=== TASK GOAL ===
Copy exactly the lines of the records below, and only those lines, beginning with the line that contains "for index, chip" and ending with the line that contains "obj.matrix_world = world".

Items from a data source

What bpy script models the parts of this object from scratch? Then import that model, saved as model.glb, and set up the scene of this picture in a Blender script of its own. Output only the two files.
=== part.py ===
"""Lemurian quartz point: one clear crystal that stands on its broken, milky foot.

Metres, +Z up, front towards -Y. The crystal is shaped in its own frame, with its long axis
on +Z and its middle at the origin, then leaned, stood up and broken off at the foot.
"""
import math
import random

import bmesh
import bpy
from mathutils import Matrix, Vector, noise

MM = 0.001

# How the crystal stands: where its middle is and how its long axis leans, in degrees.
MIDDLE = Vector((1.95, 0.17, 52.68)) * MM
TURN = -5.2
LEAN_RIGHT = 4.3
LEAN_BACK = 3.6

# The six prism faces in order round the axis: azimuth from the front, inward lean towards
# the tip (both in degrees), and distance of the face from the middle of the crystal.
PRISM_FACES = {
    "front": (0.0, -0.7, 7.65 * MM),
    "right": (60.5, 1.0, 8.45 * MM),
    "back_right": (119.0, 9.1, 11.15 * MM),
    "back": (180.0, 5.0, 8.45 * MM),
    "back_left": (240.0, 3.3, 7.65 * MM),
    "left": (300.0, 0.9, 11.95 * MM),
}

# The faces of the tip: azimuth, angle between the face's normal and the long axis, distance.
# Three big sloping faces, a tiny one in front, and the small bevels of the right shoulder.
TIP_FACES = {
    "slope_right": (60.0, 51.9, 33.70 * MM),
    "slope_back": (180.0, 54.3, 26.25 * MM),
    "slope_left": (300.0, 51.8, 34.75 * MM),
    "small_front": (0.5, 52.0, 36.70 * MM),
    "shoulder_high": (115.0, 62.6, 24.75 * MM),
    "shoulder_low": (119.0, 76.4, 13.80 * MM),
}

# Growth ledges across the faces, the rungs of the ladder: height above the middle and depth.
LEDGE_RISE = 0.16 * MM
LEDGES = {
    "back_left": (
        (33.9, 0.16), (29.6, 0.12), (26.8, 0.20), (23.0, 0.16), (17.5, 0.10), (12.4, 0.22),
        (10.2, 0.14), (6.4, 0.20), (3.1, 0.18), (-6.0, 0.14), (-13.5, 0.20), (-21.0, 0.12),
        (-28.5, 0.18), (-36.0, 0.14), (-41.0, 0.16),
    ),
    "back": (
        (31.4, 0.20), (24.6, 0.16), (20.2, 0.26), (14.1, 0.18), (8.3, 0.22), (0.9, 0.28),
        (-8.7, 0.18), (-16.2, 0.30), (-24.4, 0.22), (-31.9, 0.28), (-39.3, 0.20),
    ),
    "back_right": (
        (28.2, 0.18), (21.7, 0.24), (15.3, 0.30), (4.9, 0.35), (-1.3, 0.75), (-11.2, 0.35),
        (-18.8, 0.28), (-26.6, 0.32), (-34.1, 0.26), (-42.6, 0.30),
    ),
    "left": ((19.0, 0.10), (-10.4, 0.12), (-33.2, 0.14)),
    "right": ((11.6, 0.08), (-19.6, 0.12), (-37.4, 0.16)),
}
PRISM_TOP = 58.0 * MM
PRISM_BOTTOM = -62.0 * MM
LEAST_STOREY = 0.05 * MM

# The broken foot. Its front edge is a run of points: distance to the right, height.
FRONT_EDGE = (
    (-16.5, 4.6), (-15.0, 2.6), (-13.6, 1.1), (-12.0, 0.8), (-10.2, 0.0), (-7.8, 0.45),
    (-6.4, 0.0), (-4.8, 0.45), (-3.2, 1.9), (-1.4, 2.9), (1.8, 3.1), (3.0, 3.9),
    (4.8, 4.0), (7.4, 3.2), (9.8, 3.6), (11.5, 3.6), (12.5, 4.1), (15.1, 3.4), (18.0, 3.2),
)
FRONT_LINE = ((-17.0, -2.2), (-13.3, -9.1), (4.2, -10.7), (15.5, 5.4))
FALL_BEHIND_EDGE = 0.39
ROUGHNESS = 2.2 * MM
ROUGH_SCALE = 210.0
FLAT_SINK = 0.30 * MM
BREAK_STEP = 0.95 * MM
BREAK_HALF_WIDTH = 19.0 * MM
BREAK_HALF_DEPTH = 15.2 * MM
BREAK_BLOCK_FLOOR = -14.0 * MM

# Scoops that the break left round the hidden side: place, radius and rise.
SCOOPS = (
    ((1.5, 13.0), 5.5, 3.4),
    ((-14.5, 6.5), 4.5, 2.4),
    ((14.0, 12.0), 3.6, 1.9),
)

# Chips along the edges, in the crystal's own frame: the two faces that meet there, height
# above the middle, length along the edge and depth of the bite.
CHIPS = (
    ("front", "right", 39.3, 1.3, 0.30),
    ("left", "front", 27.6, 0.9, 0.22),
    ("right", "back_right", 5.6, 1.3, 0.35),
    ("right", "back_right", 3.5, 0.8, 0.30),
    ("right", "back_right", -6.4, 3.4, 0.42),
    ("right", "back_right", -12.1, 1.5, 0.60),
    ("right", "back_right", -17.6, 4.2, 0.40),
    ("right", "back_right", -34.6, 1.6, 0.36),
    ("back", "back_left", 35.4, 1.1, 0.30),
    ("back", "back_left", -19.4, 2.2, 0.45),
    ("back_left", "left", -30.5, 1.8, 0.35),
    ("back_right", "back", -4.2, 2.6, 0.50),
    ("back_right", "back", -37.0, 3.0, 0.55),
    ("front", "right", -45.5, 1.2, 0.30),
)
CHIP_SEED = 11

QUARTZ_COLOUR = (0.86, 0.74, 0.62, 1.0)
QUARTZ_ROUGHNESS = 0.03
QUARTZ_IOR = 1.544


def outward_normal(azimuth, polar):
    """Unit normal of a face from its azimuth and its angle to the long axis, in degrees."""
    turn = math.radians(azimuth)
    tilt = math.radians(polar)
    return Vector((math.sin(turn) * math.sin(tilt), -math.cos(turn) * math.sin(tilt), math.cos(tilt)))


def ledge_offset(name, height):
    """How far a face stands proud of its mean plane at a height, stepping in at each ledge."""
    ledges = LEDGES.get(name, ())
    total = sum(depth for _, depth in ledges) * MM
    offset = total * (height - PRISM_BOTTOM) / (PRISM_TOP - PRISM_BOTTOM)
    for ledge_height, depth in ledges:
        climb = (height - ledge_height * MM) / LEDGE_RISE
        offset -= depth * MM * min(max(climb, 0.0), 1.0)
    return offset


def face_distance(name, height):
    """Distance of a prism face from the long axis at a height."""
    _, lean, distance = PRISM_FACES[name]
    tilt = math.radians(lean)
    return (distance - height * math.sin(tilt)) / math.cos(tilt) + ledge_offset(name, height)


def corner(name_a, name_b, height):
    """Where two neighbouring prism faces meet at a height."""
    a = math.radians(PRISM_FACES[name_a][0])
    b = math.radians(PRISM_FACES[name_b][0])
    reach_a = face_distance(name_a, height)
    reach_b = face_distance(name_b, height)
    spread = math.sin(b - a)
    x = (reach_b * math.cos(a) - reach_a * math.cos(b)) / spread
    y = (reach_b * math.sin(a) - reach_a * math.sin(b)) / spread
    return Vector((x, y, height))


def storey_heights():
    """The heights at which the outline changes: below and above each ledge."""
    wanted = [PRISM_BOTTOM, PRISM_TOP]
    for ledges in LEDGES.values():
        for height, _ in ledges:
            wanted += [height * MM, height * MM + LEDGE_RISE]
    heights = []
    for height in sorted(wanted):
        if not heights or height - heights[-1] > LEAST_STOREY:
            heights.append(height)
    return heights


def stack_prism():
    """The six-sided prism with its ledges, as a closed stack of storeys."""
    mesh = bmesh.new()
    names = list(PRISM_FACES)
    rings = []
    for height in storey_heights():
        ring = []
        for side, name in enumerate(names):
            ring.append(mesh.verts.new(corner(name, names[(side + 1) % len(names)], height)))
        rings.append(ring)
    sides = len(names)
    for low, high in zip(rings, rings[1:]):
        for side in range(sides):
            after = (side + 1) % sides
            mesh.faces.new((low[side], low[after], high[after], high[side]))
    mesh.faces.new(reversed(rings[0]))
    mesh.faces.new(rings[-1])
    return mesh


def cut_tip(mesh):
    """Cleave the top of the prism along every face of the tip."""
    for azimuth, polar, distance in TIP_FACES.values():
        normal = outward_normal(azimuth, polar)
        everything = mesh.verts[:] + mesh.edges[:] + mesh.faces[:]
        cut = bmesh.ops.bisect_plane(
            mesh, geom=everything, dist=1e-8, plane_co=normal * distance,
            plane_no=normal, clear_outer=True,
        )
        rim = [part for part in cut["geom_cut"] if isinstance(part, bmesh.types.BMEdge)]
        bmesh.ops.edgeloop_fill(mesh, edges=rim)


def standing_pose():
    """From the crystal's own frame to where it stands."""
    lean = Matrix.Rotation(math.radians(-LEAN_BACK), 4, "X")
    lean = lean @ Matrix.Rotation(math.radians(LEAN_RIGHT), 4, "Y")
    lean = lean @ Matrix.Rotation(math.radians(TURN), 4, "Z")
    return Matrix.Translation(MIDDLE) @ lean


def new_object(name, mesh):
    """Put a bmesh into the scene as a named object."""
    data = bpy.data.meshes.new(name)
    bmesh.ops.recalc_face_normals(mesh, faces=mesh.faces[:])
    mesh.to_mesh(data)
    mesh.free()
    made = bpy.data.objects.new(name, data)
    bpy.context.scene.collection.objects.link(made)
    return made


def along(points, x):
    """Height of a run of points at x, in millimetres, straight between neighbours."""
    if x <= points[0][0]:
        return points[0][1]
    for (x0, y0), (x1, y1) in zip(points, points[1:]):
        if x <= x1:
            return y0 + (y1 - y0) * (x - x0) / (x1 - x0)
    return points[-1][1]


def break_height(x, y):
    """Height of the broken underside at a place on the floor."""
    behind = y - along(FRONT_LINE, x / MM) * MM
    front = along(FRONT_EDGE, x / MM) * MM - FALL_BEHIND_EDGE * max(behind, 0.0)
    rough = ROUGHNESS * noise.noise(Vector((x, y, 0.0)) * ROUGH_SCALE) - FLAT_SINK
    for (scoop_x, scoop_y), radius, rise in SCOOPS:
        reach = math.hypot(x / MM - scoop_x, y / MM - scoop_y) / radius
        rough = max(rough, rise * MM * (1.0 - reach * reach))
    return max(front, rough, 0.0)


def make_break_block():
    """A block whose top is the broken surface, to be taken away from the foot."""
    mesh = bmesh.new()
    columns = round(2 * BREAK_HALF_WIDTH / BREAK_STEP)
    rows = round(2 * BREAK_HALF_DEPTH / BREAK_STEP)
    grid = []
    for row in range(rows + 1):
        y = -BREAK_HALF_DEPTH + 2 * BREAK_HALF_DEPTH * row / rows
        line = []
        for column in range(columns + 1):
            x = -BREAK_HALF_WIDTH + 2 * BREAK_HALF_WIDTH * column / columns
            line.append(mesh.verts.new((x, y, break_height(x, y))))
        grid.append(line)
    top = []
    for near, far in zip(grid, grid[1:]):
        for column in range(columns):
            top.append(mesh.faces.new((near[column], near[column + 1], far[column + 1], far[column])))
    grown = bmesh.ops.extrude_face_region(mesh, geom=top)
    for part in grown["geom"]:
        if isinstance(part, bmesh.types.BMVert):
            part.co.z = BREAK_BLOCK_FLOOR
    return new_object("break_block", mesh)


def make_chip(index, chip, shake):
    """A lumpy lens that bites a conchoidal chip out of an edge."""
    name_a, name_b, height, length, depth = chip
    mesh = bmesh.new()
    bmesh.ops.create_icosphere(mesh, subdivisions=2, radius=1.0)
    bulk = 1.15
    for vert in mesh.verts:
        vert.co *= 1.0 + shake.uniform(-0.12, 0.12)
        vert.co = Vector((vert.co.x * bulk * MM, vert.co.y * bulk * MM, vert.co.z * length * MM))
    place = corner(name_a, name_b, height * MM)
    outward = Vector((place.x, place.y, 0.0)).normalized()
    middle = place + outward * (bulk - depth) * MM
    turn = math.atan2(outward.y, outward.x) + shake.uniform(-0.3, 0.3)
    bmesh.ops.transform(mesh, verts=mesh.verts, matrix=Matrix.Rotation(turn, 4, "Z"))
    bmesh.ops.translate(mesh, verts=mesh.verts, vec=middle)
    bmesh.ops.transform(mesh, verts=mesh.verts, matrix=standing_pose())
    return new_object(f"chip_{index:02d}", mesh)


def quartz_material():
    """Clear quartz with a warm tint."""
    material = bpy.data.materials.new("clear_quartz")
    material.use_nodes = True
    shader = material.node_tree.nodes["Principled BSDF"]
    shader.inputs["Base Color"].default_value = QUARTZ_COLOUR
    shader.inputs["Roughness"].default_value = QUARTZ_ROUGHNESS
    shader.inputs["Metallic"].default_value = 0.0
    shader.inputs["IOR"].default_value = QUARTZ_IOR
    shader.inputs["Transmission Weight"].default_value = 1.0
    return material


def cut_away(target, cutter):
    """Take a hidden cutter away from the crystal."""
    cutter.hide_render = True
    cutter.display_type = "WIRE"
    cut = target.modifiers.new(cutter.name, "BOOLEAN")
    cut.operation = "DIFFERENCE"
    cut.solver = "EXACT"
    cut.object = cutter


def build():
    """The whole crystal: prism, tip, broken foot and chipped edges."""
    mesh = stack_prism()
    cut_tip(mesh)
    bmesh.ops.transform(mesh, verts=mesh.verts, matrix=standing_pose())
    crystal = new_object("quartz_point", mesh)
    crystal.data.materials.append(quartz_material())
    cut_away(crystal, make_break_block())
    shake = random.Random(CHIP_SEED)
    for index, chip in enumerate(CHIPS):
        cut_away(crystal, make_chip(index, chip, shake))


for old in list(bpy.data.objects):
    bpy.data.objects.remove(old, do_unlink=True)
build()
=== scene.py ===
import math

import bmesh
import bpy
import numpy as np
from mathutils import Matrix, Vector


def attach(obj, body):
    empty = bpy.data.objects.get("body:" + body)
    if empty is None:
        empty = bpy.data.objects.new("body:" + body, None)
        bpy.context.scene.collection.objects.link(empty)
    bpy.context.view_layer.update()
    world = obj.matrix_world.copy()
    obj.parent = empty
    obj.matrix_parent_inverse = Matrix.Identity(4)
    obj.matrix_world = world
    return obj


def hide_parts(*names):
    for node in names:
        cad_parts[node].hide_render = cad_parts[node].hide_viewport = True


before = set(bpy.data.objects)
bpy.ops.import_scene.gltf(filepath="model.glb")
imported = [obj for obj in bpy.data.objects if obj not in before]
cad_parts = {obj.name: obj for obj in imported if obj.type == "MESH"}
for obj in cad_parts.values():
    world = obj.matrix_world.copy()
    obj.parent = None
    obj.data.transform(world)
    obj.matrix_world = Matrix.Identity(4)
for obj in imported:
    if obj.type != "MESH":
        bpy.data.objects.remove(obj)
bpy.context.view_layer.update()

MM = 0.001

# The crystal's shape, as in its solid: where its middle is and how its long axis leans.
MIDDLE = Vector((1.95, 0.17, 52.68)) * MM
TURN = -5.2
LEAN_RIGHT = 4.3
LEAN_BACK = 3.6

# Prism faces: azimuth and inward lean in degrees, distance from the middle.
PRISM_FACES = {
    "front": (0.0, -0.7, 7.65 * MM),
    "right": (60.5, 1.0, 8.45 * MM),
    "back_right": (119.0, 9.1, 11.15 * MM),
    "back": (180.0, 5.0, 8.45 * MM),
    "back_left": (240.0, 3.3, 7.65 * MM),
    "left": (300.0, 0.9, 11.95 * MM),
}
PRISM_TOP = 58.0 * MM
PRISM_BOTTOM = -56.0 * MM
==
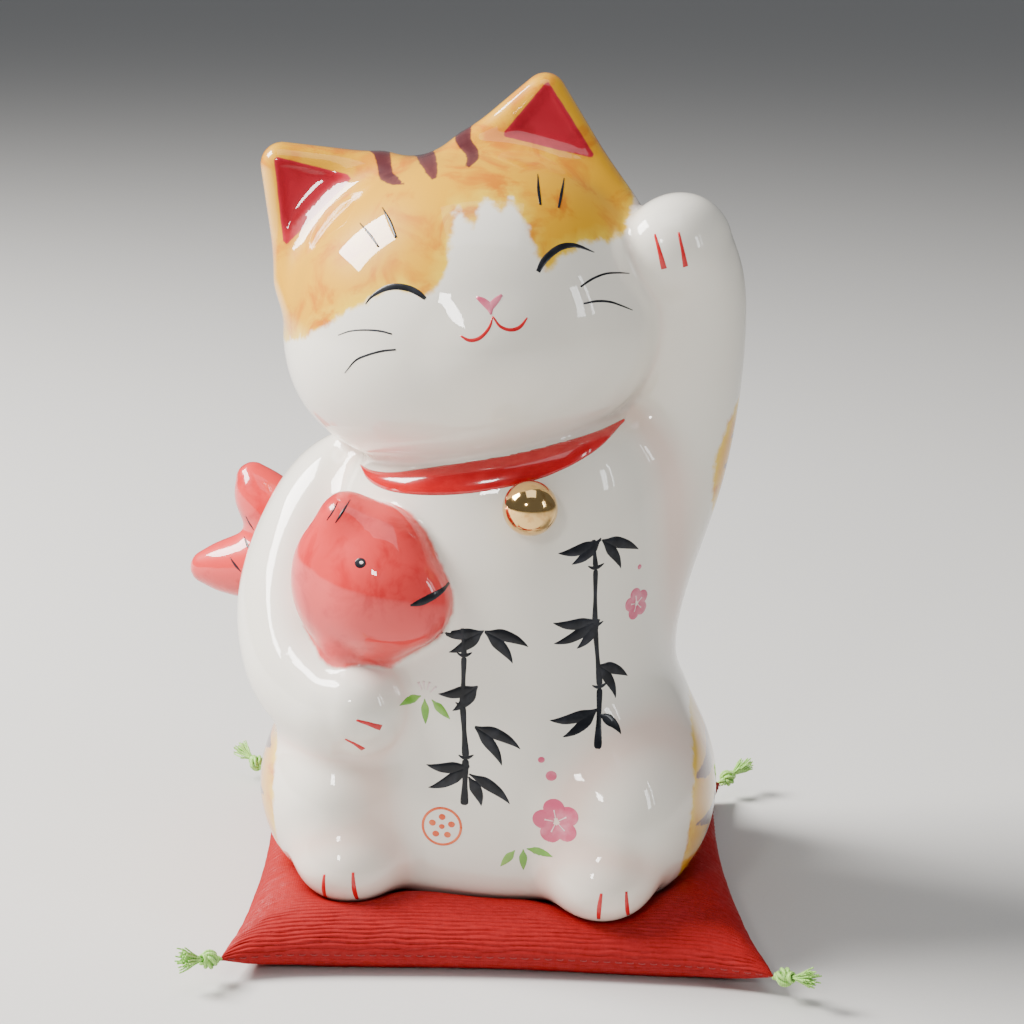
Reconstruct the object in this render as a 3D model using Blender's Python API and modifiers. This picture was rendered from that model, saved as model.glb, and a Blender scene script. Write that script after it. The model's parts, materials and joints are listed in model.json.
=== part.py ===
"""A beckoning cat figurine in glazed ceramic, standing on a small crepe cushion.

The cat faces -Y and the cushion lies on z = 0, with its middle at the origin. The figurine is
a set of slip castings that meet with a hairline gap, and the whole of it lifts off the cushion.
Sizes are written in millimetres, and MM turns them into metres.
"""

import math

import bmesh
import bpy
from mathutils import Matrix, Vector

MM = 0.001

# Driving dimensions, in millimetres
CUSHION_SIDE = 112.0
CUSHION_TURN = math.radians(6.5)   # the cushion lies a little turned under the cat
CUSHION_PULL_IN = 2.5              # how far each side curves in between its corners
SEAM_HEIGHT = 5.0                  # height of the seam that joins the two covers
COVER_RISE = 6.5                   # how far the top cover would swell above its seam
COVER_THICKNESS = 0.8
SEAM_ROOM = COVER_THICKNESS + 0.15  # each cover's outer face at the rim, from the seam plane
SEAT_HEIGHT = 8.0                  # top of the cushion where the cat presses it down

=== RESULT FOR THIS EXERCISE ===
    for index, chip in enumerate(CHIPS):
        cut_away(crystal, make_chip(index, chip, shake))


for old in list(bpy.data.objects):
    bpy.data.objects.remove(old, do_unlink=True)
build()
=== scene.py ===
import math

import bmesh
import bpy
import numpy as np
from mathutils import Matrix, Vector


def attach(obj, body):
    empty = bpy.data.objects.get("body:" + body)
    if empty is None:
        empty = bpy.data.objects.new("body:" + body, None)
        bpy.context.scene.collection.objects.link(empty)
    bpy.context.view_layer.update()
    world = obj.matrix_world.copy()
    obj.parent = empty
    obj.matrix_parent_inverse = Matrix.Identity(4)
    obj.matrix_world = world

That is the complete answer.